Friend: “Frainge? What’s that? Where?”
You: (feeling a bit chuffed) “You’ve never heard of frainge? Let me explain…”

Now, I just need to figure out what it's doing outside at the moment.


Virga photo from Wikimedia Commons

Tuesday, March 10, 2009

INFINITE WORLDS


It's been raining off and on all morning. I had some errands to run, so I pocketed my camera and headed out in the van, accompanied by one of my favorite rainy day CDs - "Glacier Journey" by Christine (Quiet Paths) and Matthew. It's beautiful music to play in any weather, but on misty days with fog enveloping your senses, it's the perfect finishing touch. The road into town passes by canals and a small private marina, some drainage ditches, all full-to-bursting after a few heavy rains and the melting snow.

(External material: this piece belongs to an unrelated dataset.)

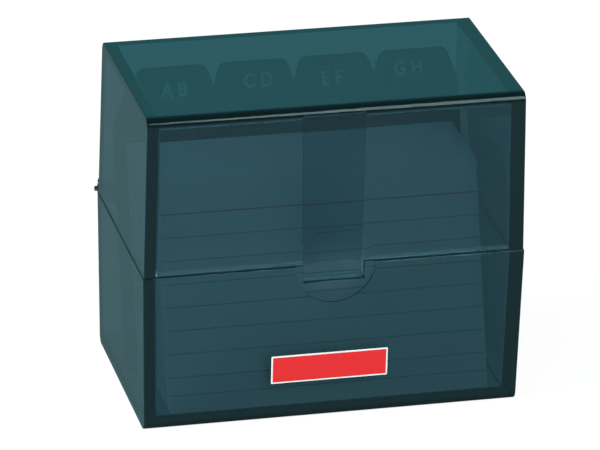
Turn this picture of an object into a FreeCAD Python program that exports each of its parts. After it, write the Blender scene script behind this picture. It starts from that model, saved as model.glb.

I stopped several places along the way just to watch the drops splash down, the circles spread, and the reflections of trees dance in a harmless wind. All the bushes were hung with fat raindrops that shone, despite the dull light, like tiny universes all their own. When I arrived back home, I noticed the one remaining drift in my yard - the one that was so huge when it was new that you could have hidden a mid-sized car under it with room to spare - had shrunk to reveal part of a tunnel, a runway, used by some mouse or vole to travel in relative warmth and safety while during the coldest days.

We had a hearty snow storm last April, so perhaps all of us will need to make our way through yet more drifts before summer comes to stay, but today, this was a day of peering into infinite worlds not seen when the road is dry, the canals are low, and the voles go about their business in tunnels underground.